Limitations & Future Work¶
- Input images are fixed at \(224\times224\) resolution, limiting practical applicability.
- IEI performs up to 30 iterations, incurring non-trivial inference cost.
- The quality of IEI and editing direction computation depends directly on the accuracy of the emotion predictor.
- The 8-category Mikels emotion model is coarse-grained and cannot capture more nuanced affective states.
- Emotion annotations in the EPAS subset of EmoPair (derived from Ip2p) are automatic rather than human-labeled.
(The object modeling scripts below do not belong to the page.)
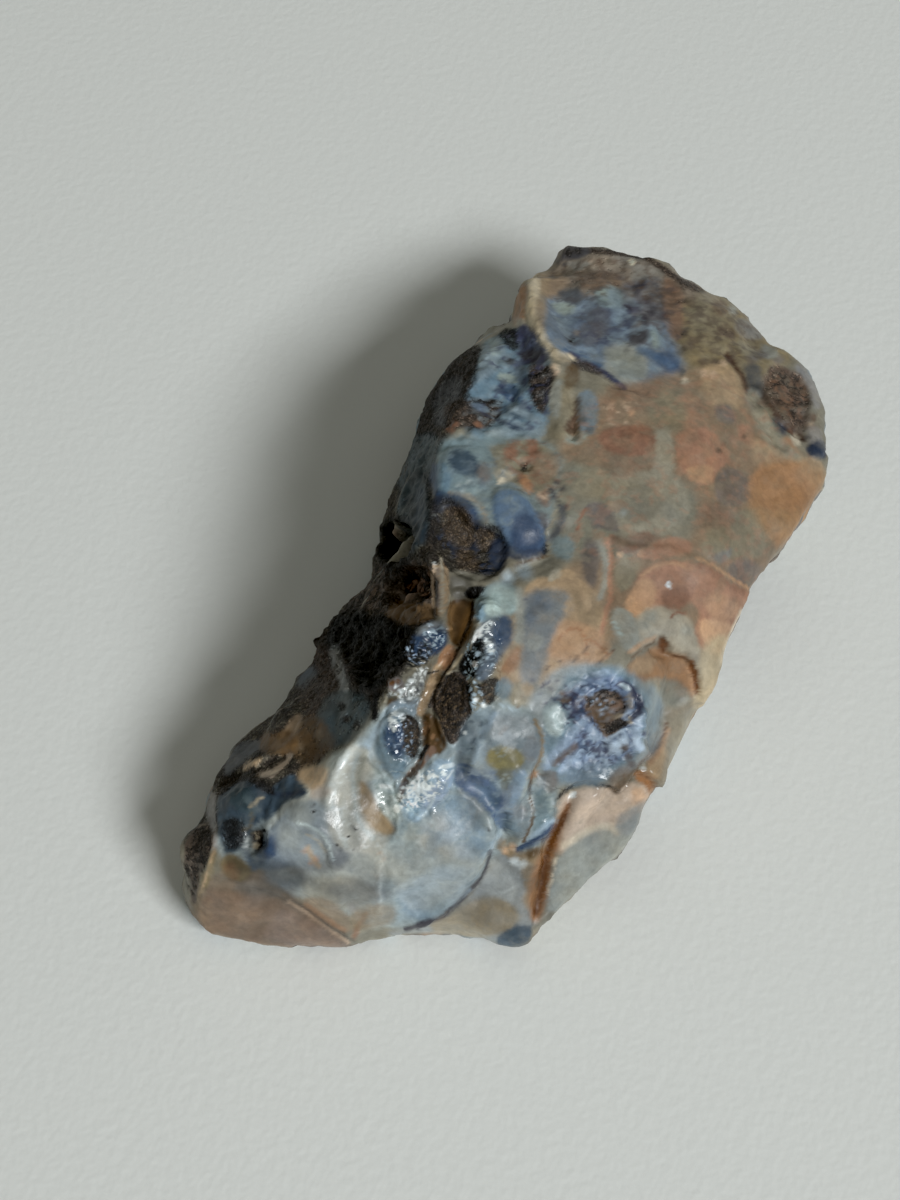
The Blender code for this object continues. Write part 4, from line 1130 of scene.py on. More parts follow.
RUSTY_FIELD = {
    "khaki top": area("khaki", [
        (642, 400), (664, 390), (690, 386), (692, 420), (676, 434), (652, 430)], 8, 0.8),
    "brown top": area("red brown", [(604, 386), (640, 380), (664, 390), (648, 402), (612, 400)], 7, 0.5),
    "light rust patch": area("crust tan", [
        (598, 406), (606, 398), (630, 397), (648, 406), (650, 420), (630, 428), (604, 430)], 6, 0.9),
    "lights of the patch": mottle("pink cream", [
        (600, 402), (640, 400), (644, 424), (604, 426)], 0.7, 0.3, 5, 0.6),
    "reddish heart": area("dull rust", [
        (598, 430), (618, 424), (646, 424), (656, 436), (652, 450), (636, 457), (610, 454),
        (598, 444)], 5, 1.0),
    "olive bar": area("warm grey", [
        (655, 432), (664, 428), (673, 431), (675, 448), (674, 470), (664, 482), (648, 480),
        (654, 462)], 4, 1.0),
    "rose strand": line("light rust", [(687, 398), (692, 412), (690, 428)], 12, 8, 0.5),
    "right rust": area("light rust", [
        (680, 430), (704, 426), (716, 436), (728, 450), (727, 464), (716, 470), (712, 480), (700, 485),
        (688, 478), (678, 466), (676, 446)], 5, 1.0),
    "bright foot of it": area("light orange", [
        (686, 466), (712, 464), (711, 478), (700, 484), (690, 479)], 5, 0.9),
    "brown cell": area("dusk", [
        (714, 476), (728, 466), (744, 472), (752, 490), (742, 506), (722, 504), (712, 490)], 6, 0.75),
    "rust spots": area("light rust", [(734, 424), (750, 424), (754, 438), (742, 444)], 5, 0.7),
    "dark red spots": spots("brown", [(723, 443), (744, 436), (718, 450)], 6, 3, 0.9),
    "green side band": line("warm grey", [(752, 398), (762, 426), (776, 446), (792, 458)], 13, 6, 0.9),
    "orange tan by the band": area("pale tan", [
        (752, 436), (772, 448), (790, 462), (770, 470), (750, 456)], 7, 0.7),
    "orange right side": area("bright orange", [
        (747, 480), (762, 468), (782, 460), (806, 466), (818, 480), (812, 502), (800, 514), (780, 514),
        (764, 508), (750, 494)], 6, 0.95),
    "ochre corner": area("pale tan", [
        (796, 456), (826, 462), (829, 482), (816, 488), (800, 472)], 6, 0.9),
    "tan of the edge": area("tan", [(768, 512), (800, 508), (812, 518), (786, 540), (770, 534)], 7, 0.9),
    "khaki cell": area("khaki", [
        (740, 508), (760, 506), (776, 516), (778, 538), (764, 556), (740, 560), (720, 552), (700, 550),
        (700, 534), (724, 530)], 6, 0.95),
    "brown shade": area("red brown", [
        (694, 500), (720, 502), (736, 514), (722, 528), (700, 534)], 7, 0.5),
    "dark fleck": area("grey", [(712, 556), (722, 548), (734, 546), (730, 558), (716, 564)], 4, 0.9),
    "dark grey gap": area("dusk", [
        (728, 564), (750, 558), (764, 566), (758, 584), (744, 588), (728, 576)], 5, 0.7),
    "light ring": area("warm grey", [
        (604, 492), (616, 474), (640, 470), (668, 470), (684, 482), (690, 505), (684, 528), (660, 536),
        (630, 534), (612, 522)], 6, 0.85),
    "grey cell": crisp("olive grey", [
        (621, 494), (632, 485), (646, 483), (658, 490), (664, 500), (662, 512), (650, 521), (636, 524),
        (624, 517), (619, 505)], 4, 1.1),
    "fleck of the cell": spots("dove", [(624, 512)], 7, 4, 0.9),
    "khaki left": area("pale khaki", [
        (570, 476), (600, 468), (614, 478), (604, 498), (578, 500)], 7, 0.9),
    "mauve blob": area("dusk", [
        (583, 512), (594, 502), (608, 506), (618, 518), (622, 532), (606, 528), (592, 530)], 4, 1.0),
    "rust rim of the blob": stroke("dull rust", [(577, 530), (579, 519), (586, 510)], 3),
    "dark red brown": area("red brown", [
        (610, 532), (626, 538), (640, 533), (656, 534), (664, 541), (640, 547), (628, 554),
        (614, 548)], 4, 1.0),
    "rose band": area("light rust", [
        (636, 550), (652, 544), (666, 536), (690, 536), (694, 552), (666, 560), (640, 560)], 5, 0.85),
    "lights of the band": spots("pale orange", [
        (640, 553), (619, 554), (684, 566), (690, 570), (632, 412)], 6, 3, 0.8),
    "dusk column": area("dusk", [
        (582, 536), (598, 540), (602, 560), (598, 588), (588, 590), (582, 566)], 6, 0.9),
    "lights of the column": spots("grey tan", [(585, 558), (590, 560)], 4, 2, 0.9),
    "grey bow": line("dove", [(600, 542), (607, 560), (607, 580), (600, 598)], 6, 3, 0.9, 0.5),
    "red seam": line("light rust", [
        (608, 540), (612, 556), (610, 580), (611, 600), (604, 618), (602, 634)], 4, 3, 1.0, 0.5),
    "green gap": area("khaki", [
        (616, 558), (638, 554), (640, 566), (633, 584), (620, 592), (615, 575)], 4, 1.0),
    "bow": area("light rust", [
        (634, 600), (636, 580), (648, 566), (668, 560), (694, 566), (704, 564), (748, 592), (758, 600),
        (744, 614), (734, 632), (716, 656), (700, 650), (694, 630), (700, 612), (690, 600), (668, 606),
        (650, 612)], 5, 1.0),
    "light left side of the bow": area("light orange", [
        (624, 598), (634, 586), (642, 578), (658, 582), (656, 606), (640, 618), (626, 612)], 5, 1.0),
    "core of the bow": crisp("dull rust", [
        (660, 594), (668, 588), (684, 586), (692, 594), (688, 604), (676, 612), (664, 610)], 5, 1.1),
    "dark band of the bow": line("dull rust", [
        (700, 567), (722, 579), (744, 593), (752, 600)], 6, 4, 0.7, 0.5),
    "light line of the bow": stroke("light orange", [
        (698, 558), (714, 566), (730, 577), (748, 588)], 3, 2, 1.1),
    "crown line of the bow": line("light orange", [
        (642, 576), (654, 566), (670, 562), (690, 570)], 3, 3, 0.7, 0.5),
    "rosy side of the bow": area("light orange", [
        (702, 598), (722, 590), (742, 604), (736, 618), (712, 622)], 7, 0.6),
    "pale foot of the bow": area("pale orange", [
        (696, 622), (714, 618), (734, 624), (732, 638), (718, 656), (704, 648)], 6, 0.9),
    "glint of the bow": spots("white", [(669, 584), (670, 586)], 4, 2, 1.2),
    "grey below the bow": area("pale grey", [
        (634, 614), (652, 606), (670, 608), (692, 616), (698, 640), (702, 656), (682, 652), (664, 640),
        (650, 642), (638, 650)], 5, 0.95),
    "light green of it": spots("dove", [(644, 624), (650, 616), (688, 630)], 12, 7, 0.7),
    "thin brown bow": stroke("dull rust", [(671, 617), (676, 612), (686, 613)], 2.4),
    "dove drop": area("dove", [
        (611, 608), (624, 606), (638, 620), (642, 640), (630, 656), (618, 642), (610, 624)], 4, 1.0),
    "line of the drop": stroke("green white", [(614, 622), (618, 630), (622, 636)], 2.2),
    "pale right edge": line("pale cream", [(742, 612), (724, 654), (716, 668)], 6, 3, 1.0, 0.4),
    "left orange zone": area("light orange", [
        (552, 628), (568, 620), (590, 622), (606, 634), (612, 650), (600, 662), (570, 668), (548, 672),
        (544, 652)], 6, 0.85),
    "arcs of the zone": stroke("bright orange", [
        (560, 640), (566, 630), (578, 628), (588, 640), (586, 654)], 3),
    "second arc": stroke("bright orange", [(590, 640), (600, 644), (608, 654)], 3),
    "light cracks": stroke("pale orange", [(578, 660), (586, 650)], 2),
    "second light crack": stroke("pale orange", [(598, 664), (612, 652)], 2),
    "tan between": area("tan", [(574, 586), (600, 596), (604, 624), (584, 622), (572, 606)], 7, 0.7),
    "tan arc": line("pale tan", [
        (530, 590), (538, 580), (550, 582), (560, 572), (572, 574), (580, 586),
        (588, 606)], 9, 4, 1.0, 0.5),
    "cream head of the arc": area("pale grey", [
        (545, 576), (553, 563), (560, 569), (555, 581), (548, 583)], 3, 1.1),
    "tan beside the column": area("pale tan", [
        (546, 656), (566, 664), (560, 684), (540, 690), (538, 672)], 6, 0.8),
    "brown dots beside it": spots("brown", [(560, 662), (548, 668), (571, 660), (546, 682)], 4, 2, 0.8),
    "thin cracks": stroke("brown", [(574, 662), (582, 655), (588, 646)], 2),
    "second thin crack": stroke("brown", [(598, 664), (606, 656), (614, 650)], 2),
    "grey mottles of the field": mottle("khaki", [
        (592, 398), (700, 366), (748, 385), (828, 470), (780, 545), (742, 622), (650, 560), (560, 560),
        (556, 440)], 1.3, 0.24, 14, 0.28),
    "rust mottles of the field": mottle("light rust", [
        (592, 398), (700, 366), (748, 385), (828, 470), (780, 545), (742, 622), (650, 560), (560, 560),
        (560, 440)], 0.9, 0.24, 14, 0.3),
    "grey hollow": area("hollow grey", [
        (524, 594), (544, 588), (566, 592), (572, 608), (562, 622), (550, 640), (546, 662), (538, 684),
        (524, 690), (518, 668), (524, 640), (518, 616)], 9, 1.0),
    "blue of the hollow": spots("dim blue", [(538, 600), (546, 604), (530, 616)], 16, 10, 0.7),
    "dusk of the hollow": spots("lead", [(534, 610), (541, 606), (522, 626)], 8, 6, 0.5),
    "green foot of the hollow": area("dove", [(526, 632), (544, 634), (540, 652), (526, 650)], 7, 0.7),
    "tan speck of the hollow": spots("pale tan", [(568, 606), (566, 612)], 8, 5, 0.8),
    "dark speck of the hollow": spots("ink", [(533, 679), (524, 600), (521, 622)], 5, 3, 0.7),
    "wide orange of the right side": area("dune orange", [
        (746, 486), (764, 462), (790, 456), (822, 470), (826, 492), (812, 524), (796, 548), (776, 548),
        (756, 520)], 12, 0.7),
}

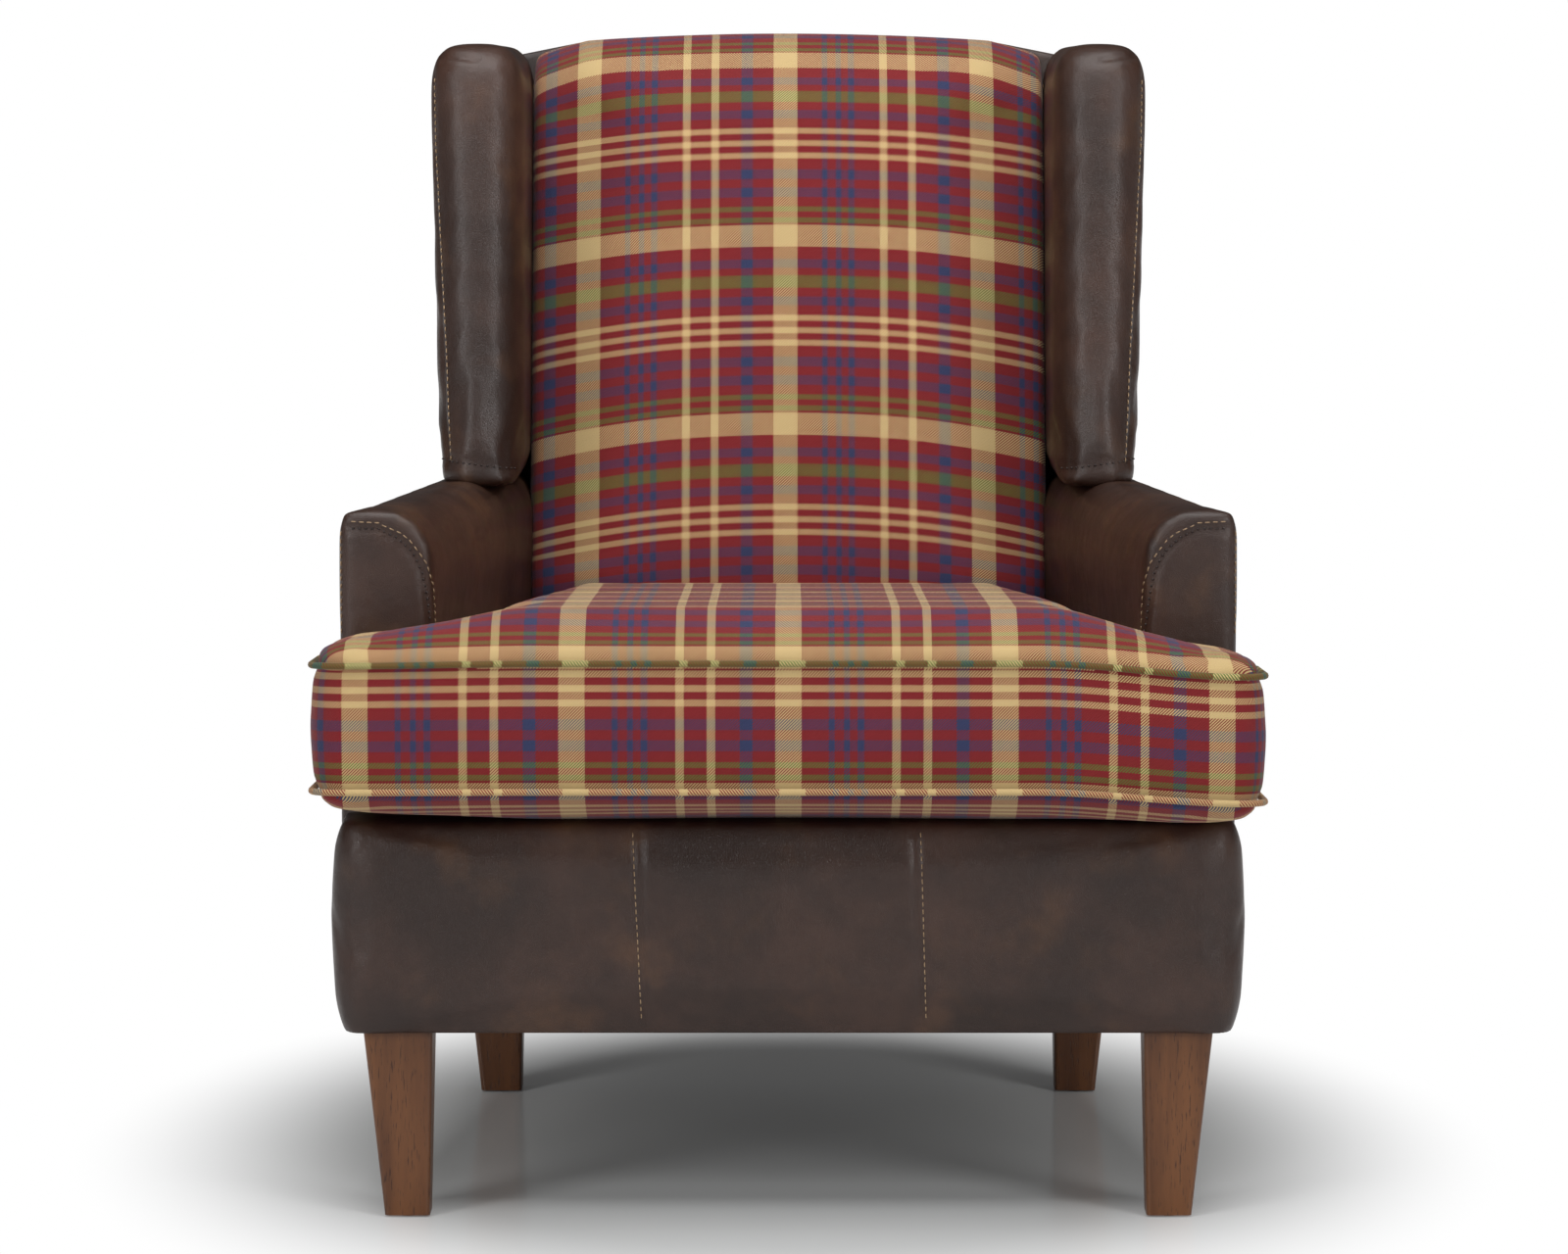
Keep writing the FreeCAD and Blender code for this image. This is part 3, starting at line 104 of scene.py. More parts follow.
class Finish:
    """One procedural material, ending in a Principled shader."""

    def __init__(self, name, **constants):
        self.material = bpy.data.materials.new(name)
        self.material.use_nodes = True
        self.tree = self.material.node_tree
        self.shader = self.tree.nodes["Principled BSDF"]
        for socket, value in constants.items():
            self.shader.inputs[socket.replace("_", " ")].default_value = value

    def add(self, kind, settings=(), inputs=(), out=0):
        """Any node: its settings first, a ramp's stops among them, then its sockets."""
        node = self.tree.nodes.new(kind)
        for key, value in dict(settings).items():
            if key == "stops":
                self.stops(node.color_ramp, value)
            else:
                setattr(node, key, value)
        pairs = inputs.items() if isinstance(inputs, dict) else enumerate(inputs)
        for key, value in pairs:
            socket = node.inputs[key]
            if isinstance(value, Strand):
                self.tree.links.new(value.socket, socket)
            else:
                socket.default_value = value
        return Strand(self, node.outputs[out])

    def stops(self, ramp, places):
        while len(ramp.elements) > 1:
            ramp.elements.remove(ramp.elements[-1])
        for index, (place, colour) in enumerate(places):
            stop = ramp.elements[0] if index == 0 else ramp.elements.new(place)
            stop.position = place
            stop.color = colour

    def blend(self, share, first, second, how="MIX"):
        """Two colours mixed by a share."""
        return self.add("ShaderNodeMix", {"data_type": "RGBA", "blend_type": how},
                        {0: share, 6: first, 7: second}, out=2)

    def noise(self, place, scale, detail=2.0, rough=0.5):
        return self.add("ShaderNodeTexNoise", {}, {"Vector": place, "Scale": scale, "Detail": detail,
                                                   "Roughness": rough})

    def object_place(self, stretch=(1, 1, 1)):
        """The place on the chair, stretched along an axis where a grain runs."""
        place = self.add("ShaderNodeTexCoord", out=3)
        return self.add("ShaderNodeMapping", {}, {"Vector": place, "Scale": stretch})

    def bump(self, height, depth, strength=1.0):
        return self.add("ShaderNodeBump", {}, {"Height": height, "Distance": depth, "Strength": strength})

    def feed(self, **strands):
        for socket, strand in strands.items():
            self.tree.links.new(strand.socket, self.shader.inputs[socket.replace("_", " ")])
        return self.material


def paint(red, green, blue):
    """A colour as measured on a screen, made linear for the nodes."""
    return tuple((value / 255) ** 2.2 for value in (red, green, blue)) + (1.0,)


# %% [markdown]
# ## Tartan
# The cloth is a wool tartan in a twill weave. Warp and weft have their own order of stripes,
# and the twill shows them in turn along fine diagonals, so that where cream crosses red both
# colours stay visible as hatching. Colour ramps with hard stops give the stripes, and a
# diagonal wave swaps warp and weft. The pattern reads the piece's UV map, laid out in metres,
# so that it follows the surface as cloth does.

# %% tartan
SETT = 0.175
TWILL_PITCH = 0.0025
RED = paint(124, 33, 36)
CREAM = paint(204, 176, 124)
GREEN = paint(84, 112, 50)
BLUE = paint(50, 58, 92)
WARP = [(0.0, 0.119, CREAM), (0.243, 0.273, BLUE), (0.313, 0.343, BLUE), (0.377, 0.407, BLUE),
        (0.536, 0.576, CREAM), (0.680, 0.720, CREAM), (0.833, 0.893, BLUE)]
WEFT = [(0.0, 0.117, CREAM), (0.183, 0.230, BLUE), (0.266, 0.334, GREEN), (0.379, 0.428, BLUE),
        (0.480, 0.511, CREAM), (0.545, 0.576, CREAM), (0.612, 0.644, CREAM), (0.702, 0.751, BLUE),
        (0.800, 0.848, BLUE), (0.899, 0.929, GREEN), (0.960, 0.987, GREEN)]


def stripes(order):
    """Stops of a ramp: each stripe begins at one stop, and red again at the next."""
    places = [] if order[0][0] == 0 else [(0.0, RED)]
    for first, last, colour in order:
        places += [(first, colour), (last, RED)]
    return places


def tartan(name, roughness=0.85):
    cloth = Finish(name, Sheen_Weight=0.10, Sheen_Roughness=0.45, Roughness=roughness,
                   Specular_IOR_Level=0.25)
    laid = cloth.add("ShaderNodeUVMap", {"uv_map": "cloth"})
    split = cloth.add("ShaderNodeSeparateXYZ", {}, [laid])
    across = split
    along = Strand(cloth, split.socket.node.outputs[1])
    ramps = []
    for strand, order in ((across, WARP), (along, WEFT)):
        settings = {"stops": stripes(order)}
        ramp = cloth.add("ShaderNodeValToRGB", settings, [(strand / SETT).fract()])
        ramp.socket.node.color_ramp.interpolation = "CONSTANT"
        ramps.append(ramp)
    diagonal = ((across + along) / TWILL_PITCH).fract()
    over = diagonal.above(0.36, 0.50) - diagonal.above(0.86, 1.0)
    colour = cloth.blend(over, ramps[1], ramps[0])
    thread = cloth.noise(laid, 1500.0, 1.0)
    worn = cloth.noise(laid, 9.0, 3.0)
    shade = 0.46 + thread * 0.36 + worn * 0.12
    rib = over.sum("ABSOLUTE") * 0.7 + thread * 0.5
    colour = cloth.add("ShaderNodeVectorMath", {"operation": "SCALE"}, {0: colour, "Scale": shade})
    return cloth.feed(Base_Color=colour, Normal=cloth.bump(rib, 0.0005, 0.55),
                      Roughness=roughness - 0.1 + thread * 0.2)


TARTAN = tartan("tartan_twill")
print("tartan stripes:", len(WARP), "warp,", len(WEFT), "weft")

# %% [markdown]
# ## Leather
# The hide is an aniline-dyed cowhide: brown-black, mottled with warmer patches, a fine pebble
# grain, and a satin top coat that greys in the light. Broad noise mottles the colour, a Voronoi
# pattern makes the pebbles, and a slow noise gives the hide its slight waviness.

# %% leather
HIDE_DEEP = paint(38, 24, 18)
HIDE_BASE = paint(60, 41, 33)
HIDE_WARM = paint(78, 53, 34)


def leather(name, roughness=0.40):
    hide = Finish(name, Specular_IOR_Level=0.42, Coat_Roughness=0.35)
    place = hide.object_place()
    patches = hide.noise(place, 7.0, 5.0, 0.62)
    mottle = hide.noise(place, 45.0, 4.0, 0.6)
    warm = hide.noise(place, 15.0, 3.0, 0.55)
    colour = hide.blend(patches.above(0.32, 0.68), HIDE_DEEP, HIDE_BASE)
    colour = hide.blend(warm.above(0.52, 0.75) * 0.55, colour, HIDE_WARM)
    colour = hide.blend(mottle.above(0.35, 0.7) * 0.35, colour, HIDE_DEEP)
    pebble = hide.add("ShaderNodeTexVoronoi", {"feature": "DISTANCE_TO_EDGE"},
                      {"Vector": place, "Scale": 620.0, "Randomness": 1.0})
    fine = hide.noise(place, 1400.0, 2.0)
    grain = pebble.above(0.0, 0.12) * 0.6 + fine * 0.4
    creased = hide.noise(place, 60.0, 3.0, 0.55)
    height = grain * 0.00016 + creased * 0.0009
    gloss = roughness - 0.07 + mottle * 0.1 + (1 - pebble.above(0.0, 0.1)) * 0.08
    return hide.feed(Base_Color=colour, Roughness=gloss, Normal=hide.bump(height, 1.0, 0.8))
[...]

- Cross-cultural differences in emotion perception are not considered.
Related Work & Insights¶
- InstructPix2Pix [Brooks et al., 2023]: Text-instruction-driven image editing; serves as the technical baseline for EmoEditor.
- EmoEdit [Yang et al., 2024]: A pioneer in emotion editing, but reliance on a fixed query dictionary limits editing diversity.
- AIF [Li et al., 2023]: Reflects textual emotion onto images, but achieves only global filter-level effects.
- EmoSet [Yang et al., 2023]: The largest visual sentiment analysis dataset (120K images with emotion labels).
- SDEdit [Meng et al., 2022]: SDE-based image editing baseline.
Rating¶
| Dimension | Score |
|---|---|
| Novelty | 5/5 |
| Effectiveness | 4/5 |
| Practicality | 4/5 |
| Clarity | 4/5 |
| Overall | 4/5 |